WHAT IS REQUIRED => Give back only the lines in the records below from the one with "Write part 2 of the OpenSCAD" to the one with "hide_parts(*nodes)", both inclusive, word for word.
• • •
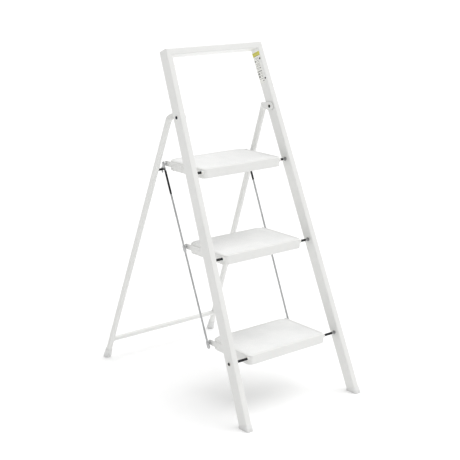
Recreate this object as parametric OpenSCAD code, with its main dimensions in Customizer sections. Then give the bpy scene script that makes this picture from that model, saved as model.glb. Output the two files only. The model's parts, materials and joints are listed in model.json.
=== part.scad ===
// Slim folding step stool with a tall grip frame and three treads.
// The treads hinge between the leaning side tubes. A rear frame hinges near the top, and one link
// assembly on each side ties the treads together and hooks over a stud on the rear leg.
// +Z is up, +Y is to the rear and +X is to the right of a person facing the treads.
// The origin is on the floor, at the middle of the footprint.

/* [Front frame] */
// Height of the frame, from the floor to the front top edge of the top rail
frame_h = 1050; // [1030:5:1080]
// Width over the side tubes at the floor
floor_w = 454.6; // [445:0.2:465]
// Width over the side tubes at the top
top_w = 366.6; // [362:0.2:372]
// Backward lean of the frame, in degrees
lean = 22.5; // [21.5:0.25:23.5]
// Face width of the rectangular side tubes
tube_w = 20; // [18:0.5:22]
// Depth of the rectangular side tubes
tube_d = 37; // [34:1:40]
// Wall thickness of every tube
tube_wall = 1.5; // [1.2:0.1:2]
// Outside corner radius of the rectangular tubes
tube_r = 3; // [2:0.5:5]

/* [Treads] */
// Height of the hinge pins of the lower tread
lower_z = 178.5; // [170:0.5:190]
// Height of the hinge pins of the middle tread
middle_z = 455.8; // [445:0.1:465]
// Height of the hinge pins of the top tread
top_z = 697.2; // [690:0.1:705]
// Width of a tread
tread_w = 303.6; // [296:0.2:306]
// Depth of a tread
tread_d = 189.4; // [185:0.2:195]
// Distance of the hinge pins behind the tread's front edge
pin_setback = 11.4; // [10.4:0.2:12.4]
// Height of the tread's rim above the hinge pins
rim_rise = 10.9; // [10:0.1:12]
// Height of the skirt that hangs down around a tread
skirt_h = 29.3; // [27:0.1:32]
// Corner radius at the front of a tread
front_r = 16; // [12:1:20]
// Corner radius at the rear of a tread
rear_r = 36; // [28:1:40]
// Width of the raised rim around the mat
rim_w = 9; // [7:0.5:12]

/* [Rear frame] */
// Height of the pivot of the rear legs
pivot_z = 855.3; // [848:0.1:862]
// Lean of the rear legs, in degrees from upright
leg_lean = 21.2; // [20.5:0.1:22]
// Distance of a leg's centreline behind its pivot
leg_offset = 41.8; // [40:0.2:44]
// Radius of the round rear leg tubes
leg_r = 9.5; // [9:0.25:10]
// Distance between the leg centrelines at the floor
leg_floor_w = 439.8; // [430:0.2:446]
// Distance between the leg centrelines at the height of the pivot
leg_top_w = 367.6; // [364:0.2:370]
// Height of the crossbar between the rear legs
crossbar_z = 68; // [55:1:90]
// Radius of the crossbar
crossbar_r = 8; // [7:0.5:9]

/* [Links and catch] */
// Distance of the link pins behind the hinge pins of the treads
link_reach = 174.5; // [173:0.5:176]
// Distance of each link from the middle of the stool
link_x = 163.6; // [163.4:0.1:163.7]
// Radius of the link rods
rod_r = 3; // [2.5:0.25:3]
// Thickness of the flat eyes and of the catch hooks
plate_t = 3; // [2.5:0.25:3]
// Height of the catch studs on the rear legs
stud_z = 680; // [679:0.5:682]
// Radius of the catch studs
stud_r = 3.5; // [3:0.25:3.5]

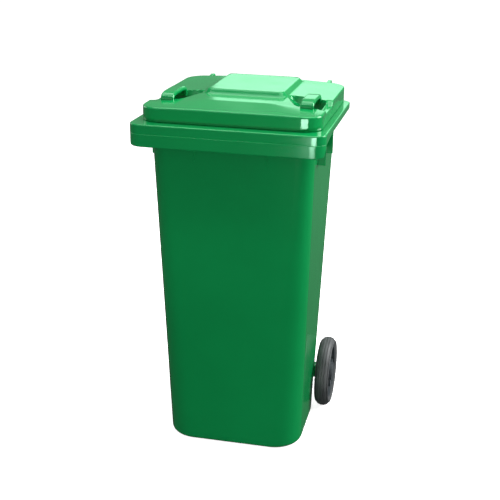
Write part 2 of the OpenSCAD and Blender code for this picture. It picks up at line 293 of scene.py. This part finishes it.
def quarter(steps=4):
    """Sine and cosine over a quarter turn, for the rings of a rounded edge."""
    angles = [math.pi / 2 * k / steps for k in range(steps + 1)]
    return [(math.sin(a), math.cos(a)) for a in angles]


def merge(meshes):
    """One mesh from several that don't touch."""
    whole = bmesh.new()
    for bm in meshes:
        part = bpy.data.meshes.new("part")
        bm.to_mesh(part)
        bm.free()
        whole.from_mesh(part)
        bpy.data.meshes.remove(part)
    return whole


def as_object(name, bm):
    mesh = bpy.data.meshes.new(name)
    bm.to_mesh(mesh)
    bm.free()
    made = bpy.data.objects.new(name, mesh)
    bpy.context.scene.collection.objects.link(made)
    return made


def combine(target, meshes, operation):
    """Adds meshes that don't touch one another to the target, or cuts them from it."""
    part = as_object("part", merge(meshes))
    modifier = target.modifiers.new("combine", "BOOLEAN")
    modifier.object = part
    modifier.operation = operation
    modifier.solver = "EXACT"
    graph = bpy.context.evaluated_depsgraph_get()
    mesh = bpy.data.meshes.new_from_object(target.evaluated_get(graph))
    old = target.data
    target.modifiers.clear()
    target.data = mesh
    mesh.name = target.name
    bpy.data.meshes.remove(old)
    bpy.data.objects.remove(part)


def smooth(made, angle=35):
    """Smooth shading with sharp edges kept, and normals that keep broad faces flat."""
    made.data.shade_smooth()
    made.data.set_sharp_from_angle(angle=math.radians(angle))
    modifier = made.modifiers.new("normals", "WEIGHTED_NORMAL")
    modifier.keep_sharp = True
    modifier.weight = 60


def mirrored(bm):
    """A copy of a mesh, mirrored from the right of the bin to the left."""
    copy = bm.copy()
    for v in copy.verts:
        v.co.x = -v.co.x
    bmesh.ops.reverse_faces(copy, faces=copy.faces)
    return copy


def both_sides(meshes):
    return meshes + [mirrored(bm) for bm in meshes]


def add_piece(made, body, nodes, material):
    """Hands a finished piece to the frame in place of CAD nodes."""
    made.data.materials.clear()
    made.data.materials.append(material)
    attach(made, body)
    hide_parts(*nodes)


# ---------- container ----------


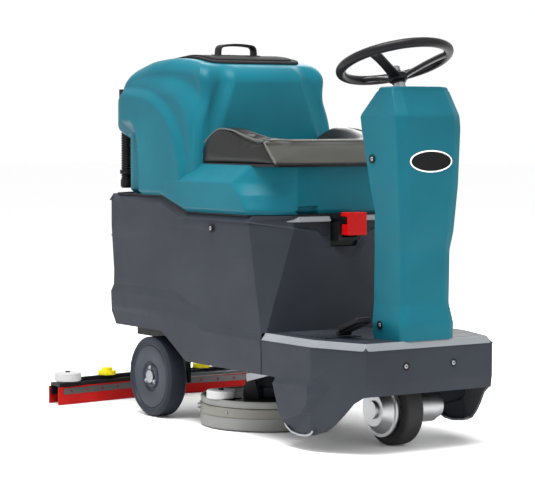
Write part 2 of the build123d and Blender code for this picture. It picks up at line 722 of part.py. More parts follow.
• • •
REPLY =>
Write part 2 of the OpenSCAD and Blender code for this picture. It picks up at line 293 of scene.py. This part finishes it.
def quarter(steps=4):
    """Sine and cosine over a quarter turn, for the rings of a rounded edge."""
    angles = [math.pi / 2 * k / steps for k in range(steps + 1)]
    return [(math.sin(a), math.cos(a)) for a in angles]


def merge(meshes):
    """One mesh from several that don't touch."""
    whole = bmesh.new()
    for bm in meshes:
        part = bpy.data.meshes.new("part")
        bm.to_mesh(part)
        bm.free()
        whole.from_mesh(part)
        bpy.data.meshes.remove(part)
    return whole


def as_object(name, bm):
    mesh = bpy.data.meshes.new(name)
    bm.to_mesh(mesh)
    bm.free()
    made = bpy.data.objects.new(name, mesh)
    bpy.context.scene.collection.objects.link(made)
    return made


def combine(target, meshes, operation):
    """Adds meshes that don't touch one another to the target, or cuts them from it."""
    part = as_object("part", merge(meshes))
    modifier = target.modifiers.new("combine", "BOOLEAN")
    modifier.object = part
    modifier.operation = operation
    modifier.solver = "EXACT"
    graph = bpy.context.evaluated_depsgraph_get()
    mesh = bpy.data.meshes.new_from_object(target.evaluated_get(graph))
    old = target.data
    target.modifiers.clear()
    target.data = mesh
    mesh.name = target.name
    bpy.data.meshes.remove(old)
    bpy.data.objects.remove(part)


def smooth(made, angle=35):
    """Smooth shading with sharp edges kept, and normals that keep broad faces flat."""
    made.data.shade_smooth()
    made.data.set_sharp_from_angle(angle=math.radians(angle))
    modifier = made.modifiers.new("normals", "WEIGHTED_NORMAL")
    modifier.keep_sharp = True
    modifier.weight = 60


def mirrored(bm):
    """A copy of a mesh, mirrored from the right of the bin to the left."""
    copy = bm.copy()
    for v in copy.verts:
        v.co.x = -v.co.x
    bmesh.ops.reverse_faces(copy, faces=copy.faces)
    return copy


def both_sides(meshes):
    return meshes + [mirrored(bm) for bm in meshes]


def add_piece(made, body, nodes, material):
    """Hands a finished piece to the frame in place of CAD nodes."""
    made.data.materials.clear()
    made.data.materials.append(material)
    attach(made, body)
    hide_parts(*nodes)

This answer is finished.